> [Goal of the exercise]: Beginning with the first line below, please repeat the material exactly, ending with the line that includes "centre plates together.".

> [Given material]:
□ □ □ □ □ □ □

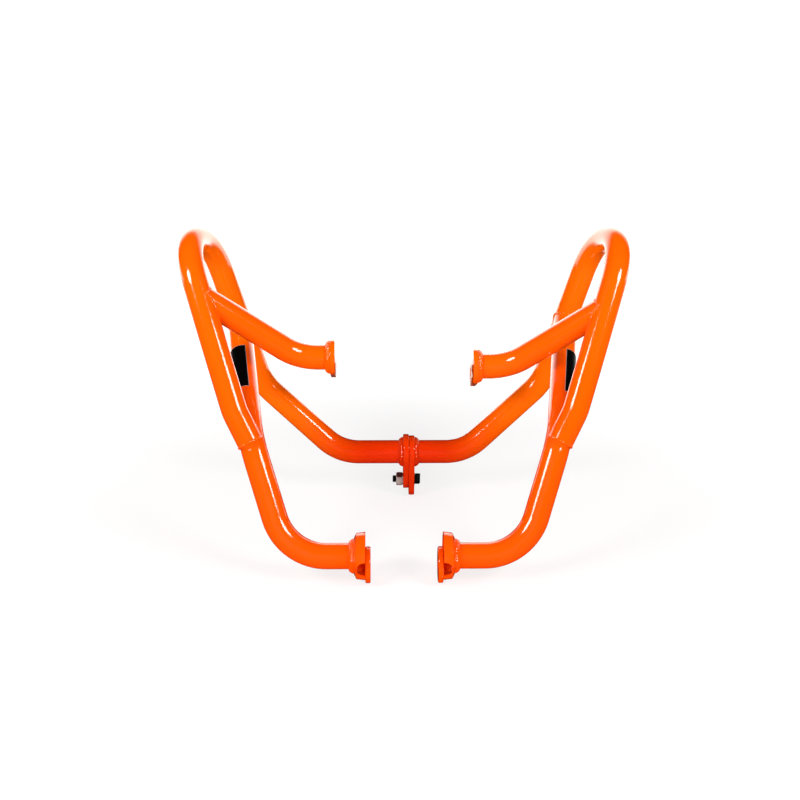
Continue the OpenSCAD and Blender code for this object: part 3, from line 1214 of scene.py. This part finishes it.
@dataclass
class JointBolt:
    """The bolt and nut that hold the two centre plates together.

    Attributes:
        place: Centre of the bolt's axis in the joint's plane.
        plate: Thickness of each centre plate.
        head_flats: Width across the flats of the head.
        head_height: Height of the head with its flange.
        rim: Width of the rim round the head's dish.
        dish: Depth of the dish.
        flange_r: Radius of the flange.
        flange_t: Thickness of the flange.
        nut_flats: Width across the flats of the nut.
        nut_height: Height of the nut.
        nut_roll: Turn of the nut about X, in degrees.
        shank_r: Radius of the thread.
        tip: How far the tip stands out of the nut.
        pitch: Pitch of the thread.
    """

    place: Vector = field(default_factory=lambda: Vector((7 * MM, MOUNT_Y + 195 * MM, 18 * MM)))
    plate: float = 6 * MM
    head_flats: float = 10 * MM
    head_height: float = 6.3 * MM
    rim: float = 1.1 * MM
    dish: float = 0.5 * MM
    flange_r: float = 7.1 * MM
    flange_t: float = 1.5 * MM
    nut_flats: float = 13 * MM
    nut_height: float = 7.5 * MM
    nut_roll: float = 24.4
    shank_r: float = 4 * MM
    tip: float = 3.8 * MM
    pitch: float = 1.25 * MM

    def blank(
        self, name: str, vertices: int, radii: tuple[float, ...], middle: float, depth: float,
        rotation: tuple[float, float, float] | Euler = QUARTER_TURN,
    ) -> Piece:
        """Models a prism, a cylinder or a cone along X on the bolt's axis.

        Args:
            name: Name of the piece.
            vertices: Corners round it.
            radii: Its radius, or those of a cone at its low and its high end.
            middle: X of its middle.
            depth: Its length.
            rotation: The turn that lays it along X.

        Returns:
            The blank.
        """
        where = {"depth": depth, "location": (middle, self.place.y, self.place.z), "rotation": rotation}
        clear()
        if len(radii) == 1:
            bpy.ops.mesh.primitive_cylinder_add(vertices=vertices, radius=radii[0], **where)
        else:
            bpy.ops.mesh.primitive_cone_add(vertices=vertices, radius1=radii[0], radius2=radii[1], **where)
        piece = fresh(name)
        settle(piece)
        return piece

    def hexagon(self, name: str, flats: float, low: float, high: float, roll: float = 0) -> Piece:
        """Models a hexagonal prism along X whose outer corners are chamfered by a cone.

        Args:
            name: Name of the piece.
            flats: Width across the flats.
            low: X at which it starts.
            high: X at which it ends.
            roll: Degrees by which it is turned about X from having flats at its top and bottom.

        Returns:
            The prism.
        """
        corner = flats / 2 / math.cos(math.pi / 6)
        middle, depth = (low + high) / 2, high - low
        turn = Matrix.Rotation(math.radians(roll), 3, "X") @ Matrix.Rotation(math.pi / 2, 3, "Y")
        prism = self.blank(name, 6, (corner,), middle, depth, turn.to_euler())
        turned = self.blank("turned", 64, (corner * 1.001,), middle, depth)
        soften(turned, corner - flats / 2 + 0.15 * MM, 1)
        cut(prism, turned, "INTERSECT")
        soften(prism, 0.18 * MM, 2)
        smooth(prism, 30)
        return prism

    def build_bolt(self) -> None:
        """Models the flange bolt: chamfered head with a dished top, sloping flange and threaded tip."""
        face = self.place.x + self.plate
        top = face + self.head_height
        head = self.hexagon("head", self.head_flats, face + 0.5 * MM, top)
        edit(head)
        bpy.ops.mesh.select_all(action="DESELECT")
        leave()
        outer = max(head.data.polygons, key=lambda f: (round(f.center.x, 5), f.area))
        outer.select = True
        bpy.ops.object.mode_set(mode="EDIT")
        bpy.ops.mesh.inset(thickness=self.rim)
        bpy.ops.mesh.extrude_region_move(TRANSFORM_OT_translate={"value": (-self.dish, 0, 0)})
        bpy.ops.transform.resize(value=(1, 0.8, 0.8), center_override=(top, self.place.y, self.place.z))
        leave()
        radii = (self.flange_r, self.head_flats / 2)
        flange = self.blank("flange", 64, radii, face + self.flange_t / 2, self.flange_t)
        soften(flange, 0.25 * MM, 2)
        bolt = join([head, flange, self.thread(face)], "joint_bolt_threaded")
        settle(bolt)
        smooth(bolt, 30)
        dress(bolt, BLACK_STEEL)
        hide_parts("joint_bolt")

    def thread(self, face: float) -> Piece:
        """Models the shank, whose free end is threaded.

        Args:
            face: X of the head's bearing face.

        Returns:
            The shank.
        """
        x = self.place.x - self.plate - self.nut_height - self.tip
        tip, root, body, crest = (self.shank_r - depth * MM for depth in (0.9, 0.65, 0.15, 0.05))
        radius = tip
        clear()
        bpy.ops.mesh.primitive_circle_add(
            vertices=48, radius=tip, fill_type="NGON",
            location=(x, self.place.y, self.place.z), rotation=QUARTER_TURN,
        )
        shank = fresh("shank")
        settle(shank)
        edit(shank)
        turn = (
            (0.15 * MM, crest), (0.20 * MM, crest), (0.35 * MM, root), (0.20 * MM, root),
            (self.pitch - 0.90 * MM, body),
        )
        for step, target in ((0.5 * MM, self.shank_r - 0.25 * MM), *turn * 4, (None, body)):
            step = face - x if step is None else step
            share = target / radius
            bpy.ops.mesh.extrude_region_move(TRANSFORM_OT_translate={"value": (step, 0, 0)})
            bpy.ops.transform.resize(
                value=(1, share, share), center_override=(x + step, self.place.y, self.place.z),
            )
            radius, x = target, x + step
        leave()
        close_up(shank)
        return shank

    def build_nut(self) -> None:
        """Models the chamfered nut with its washer face towards the plate."""
        face = self.place.x - self.plate
        outside = face - self.nut_height
        nut = self.hexagon("nut_body", self.nut_flats, outside, face - 0.4 * MM, self.nut_roll)
        washer_r = self.nut_flats / 2 - 0.3 * MM
        cut(nut, self.blank("washer_face", 64, (washer_r,), face - 0.3 * MM, 0.6 * MM), "UNION")
        radii = (self.shank_r + 0.7 * MM, self.shank_r - 0.3 * MM)
        cut(nut, self.blank("countersink", 48, radii, outside + 0.45 * MM, 1.0 * MM))
        nut = fresh_name(nut, "joint_nut_chamfered")
        smooth(nut, 15)
        dress(nut, ZINC)
        # Faces that point up get the painted reflection of the crossbar above, in dark brown.
        nut.data.materials.append(ZINC_PAINTED_REFLECTION.material())
        for side in nut.data.polygons:
            side.material_index = 1 if side.normal.z > 0.75 else 0
        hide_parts("joint_nut")


# Studio

WHITE = (1, 1, 1, 1)
WARM_WHITE = (1.0, 0.93, 0.88, 1)
FLOOR_GREY = (0.9, 0.9, 0.9, 1)
FLOOR_SEEN = (0.215, 0.205, 0.203, 1)


@dataclass(frozen=True)
class Softbox:
    """One round softbox that faces the object.

    Attributes:
        name: Name of the lamp.
        azimuth: Degrees from the camera's side towards +X.
        height: Degrees above the horizon.
        power: Power in watts.
        width: Diameter in metres.
        mirrored: Whether it shows in the gloss.
        away: Distance in metres.
    """

    name: str
    azimuth: float
    height: float
    power: float
    width: float = 0.57
    mirrored: bool = True
    away: float = 1.5

    def build(self) -> None:
        """Adds the lamp."""
        data = bpy.data.lights.new(self.name, "AREA")
        data.shape = "DISK"
        data.size = self.width
        data.energy = self.power
        lamp = bpy.data.objects.new(self.name, data)
        bpy.context.scene.collection.objects.link(lamp)
        lamp.visible_glossy = self.mirrored
        a, e = math.radians(self.azimuth), math.radians(self.height)
        back = Vector((math.sin(a) * math.cos(e), -math.cos(a) * math.cos(e), math.sin(e)))
        lamp.matrix_world = Matrix.Translation(Vector((0, 0, 0.15)) + back * self.away) @ facing(back)


@dataclass
class Studio:
    """Floor, backdrop light, lamps and camera.

    Attributes:
        camera_at: Place of the camera.
        pitch: Degrees by which it looks down.
        yaw: Degrees by which it looks to the right.
        roll: Degrees by which it is tilted.
        lens: Focal length in millimetres.
        backdrop: Strength of the bright wall behind, which only the gloss shows.
        fill: Strength of the even light from all round.
        floor_size: Width of the floor.
        glow_from: Distances from the middle between which the floor's glow rises.
        glow: The glow in the middle and far out.
        mirrored_from: Distances behind between which the mirrored floor turns bright.
        wall_behind: Shares of the view to the rear between which the mirrored wall starts.
        wall_above: Shares of the view upwards between which it fades.
        wall_left: What is left of it above.
        card_at: Place of the black card behind the crossbar.
        card_size: Width, height and scale across of the card.
        lamps: A softbox in front on each side, and a weak fill from the front.
    """

    camera_at: Vector = field(default_factory=lambda: Vector((-28.05, -1290.2, 658.0)) * MM)
    pitch: float = 21.6
    yaw: float = 1.05
    roll: float = 0.25
    lens: float = 63.0
    backdrop: float = 2.8
    fill: float = 0.31
    floor_size: float = 12
    glow_from: tuple[float, float] = (0.25, 0.62)
    glow: tuple[float, float] = (0.79, 1.0)
    mirrored_from: tuple[float, float] = (0.3, 0.75)
    wall_behind: tuple[float, float] = (0.62, 0.92)
    wall_above: tuple[float, float] = (0.38, 0.68)
    wall_left: float = 0.04
    card_at: tuple[float, float, float] = (0, 0.165, 0.0725)
    card_size: tuple[float, float, float] = (0.11, 0.105, 1)
    lamps: tuple[Softbox, ...] = (
        Softbox("softbox_right", 50, 34, 13.5),
        Softbox("softbox_left", -53, 33, 13.5),
        Softbox("front_fill", -8, 8, 8, width=1.2, mirrored=False),
    )

    def build_camera(self) -> None:
        """Places the camera at the photograph's viewpoint."""
        pitch, yaw, roll = (math.radians(a) for a in (self.pitch, self.yaw, self.roll))
        ahead = Vector((math.sin(yaw) * math.cos(pitch), math.cos(yaw) * math.cos(pitch), -math.sin(pitch)))
        right = Vector((math.cos(yaw), -math.sin(yaw), 0))
        up = right.cross(ahead)
        c, s = math.cos(roll), math.sin(roll)
        right, up = right * c + up * s, up * c - right * s
        data = bpy.data.cameras.new("photo_camera")
        data.lens = self.lens
        data.sensor_width = 36
        data.clip_start = 0.05
        data.clip_end = 50
        camera = bpy.data.objects.new("photo_camera", data)
        bpy.context.scene.collection.objects.link(camera)
        turn = Matrix((right, up, -ahead)).transposed().to_4x4()
        camera.matrix_world = Matrix.Translation(self.camera_at) @ turn
        bpy.context.scene.camera = camera

    def build_floor(self) -> None:
        """Models the pale floor, which shows white and keeps the soft shadow."""
        clear()
        bpy.ops.mesh.primitive_plane_add(size=self.floor_size, location=(0, 2.5, 0))
        floor = fresh("studio_floor")
        settle(floor)
        floor.data.materials.append(self.floor_material())

    def build_flag(self) -> None:
        """Stands a black card behind the crossbar, which only the gloss shows."""
        clear()
        bpy.ops.mesh.primitive_plane_add(size=1, location=self.card_at, rotation=(math.pi / 2, 0, 0))
        card = fresh("studio_black_card")
        card.scale = self.card_size
        settle(card)
        black = bpy.data.materials.new("studio_black")
        black.use_nodes = True
        graph = Graph(black.node_tree)
        graph.give(graph.tree.nodes["Principled BSDF"], Base_Color=(0, 0, 0, 1), Specular_IOR_Level=0)
        card.data.materials.append(black)
        card.visible_camera = card.visible_diffuse = False
        card.visible_shadow = card.visible_transmission = False

    def floor_material(self) -> bpy.types.Material:
        """Makes the floor white to the eye, pale as light, and bright only far behind in reflections.

        Returns:
            The material.
        """
        material = bpy.data.materials.new("studio_floor_white")
        material.use_nodes = True
        graph = Graph(material.node_tree)
        graph.tree.nodes.remove(graph.tree.nodes["Principled BSDF"])
        matte = graph.add("BsdfDiffuse", Color=FLOOR_GREY)
        seen = graph.add("BsdfDiffuse", Color=FLOOR_SEEN)
        glow = graph.add("Emission")
        lit = graph.add("AddShader")
        mirrored = graph.add("Emission", Color=WARM_WHITE)
        end = graph.tree.nodes["Material Output"]
        place = graph.add("TexCoord").outputs["Object"]
        distance = graph.add("VectorMath")
        distance.operation = "LENGTH"
        near = graph.ramp(distance.outputs["Value"], self.glow_from, *self.glow)
        behind = graph.ramp(graph.split(place)[1], self.mirrored_from, 0.01, self.backdrop)
        unseen = graph.by_ray("Glossy", matte.outputs[0], mirrored.outputs[0])
        graph.link(
            (place, distance.inputs[0]),
            (near, glow.inputs["Strength"]),
            (behind, mirrored.inputs["Strength"]),
            (seen.outputs[0], lit.inputs[0]),
            (glow.outputs[0], lit.inputs[1]),
            (graph.by_ray("Camera", unseen, lit.outputs[0]), end.inputs["Surface"]),
        )
        return material

    def build_world(self) -> None:
        """Makes the surroundings white to the eye, a bright wall behind in the gloss, and a weak fill."""
        world = bpy.data.worlds.new("studio_world")
        bpy.context.scene.world = world
        world.use_nodes = True
        graph = Graph(world.node_tree)
        fill = graph.give(graph.tree.nodes["Background"], Color=WHITE, Strength=self.fill)
        wall = graph.add("Background", Color=WARM_WHITE)
        sky = graph.add("Background", Color=WHITE, Strength=1.0)
        end = graph.tree.nodes["World Output"]
        _, back, up = graph.split(graph.add("TexCoord").outputs["Generated"])
        behind = graph.ramp(back, self.wall_behind, 0.0, self.backdrop)
        above = graph.ramp(up, self.wall_above, 1.0, self.wall_left)
        unseen = graph.by_ray("Glossy", fill.outputs[0], wall.outputs[0])
        graph.link(
            (graph.calculate("MULTIPLY", behind, above), wall.inputs["Strength"]),
            (graph.by_ray("Camera", unseen, sky.outputs[0]), end.inputs["Surface"]),
        )

    def build(self) -> None:
        """Builds the whole studio."""
        self.build_camera()
        self.build_floor()
        self.build_flag()
        self.build_world()
        for lamp in self.lamps:
            lamp.build()
        bpy.context.scene.view_settings.view_transform = "Standard"


def main() -> None:
    """Builds the halves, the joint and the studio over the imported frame."""
    logging.basicConfig(level=logging.INFO, format="%(name)s: %(message)s")
    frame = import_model()
    nodes = frame["nodes"]
    Studio().build()
    halves = [
        Half(Side.LEFT, arm_height=182, arm_root=255, lower_in=33.75, joint=-7, film=(63, 125, 107)),
        Half(Side.RIGHT, arm_height=172, arm_root=244, lower_in=30.75, joint=7, film=(55, 119, 81)),
    ]
    for half in halves:
        half.lay_out()
        half.build_tubes()
        half.build_saddles()
        half.build_rings()
        half.dress_plates(nodes)
        half.build_sticker()
    joint = JointBolt()
    joint.build_bolt()
    joint.build_nut()


if __name__ == "__main__":
    main()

□ □ □ □ □ □ □

> [Task response]:
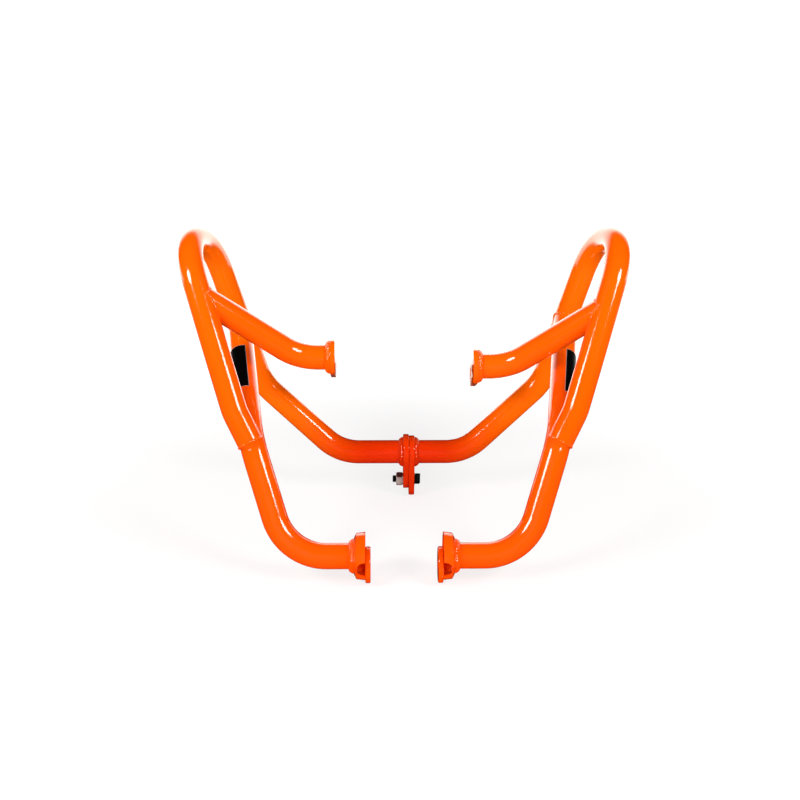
Continue the OpenSCAD and Blender code for this object: part 3, from line 1214 of scene.py. This part finishes it.
@dataclass
class JointBolt:
    """The bolt and nut that hold the two centre plates together.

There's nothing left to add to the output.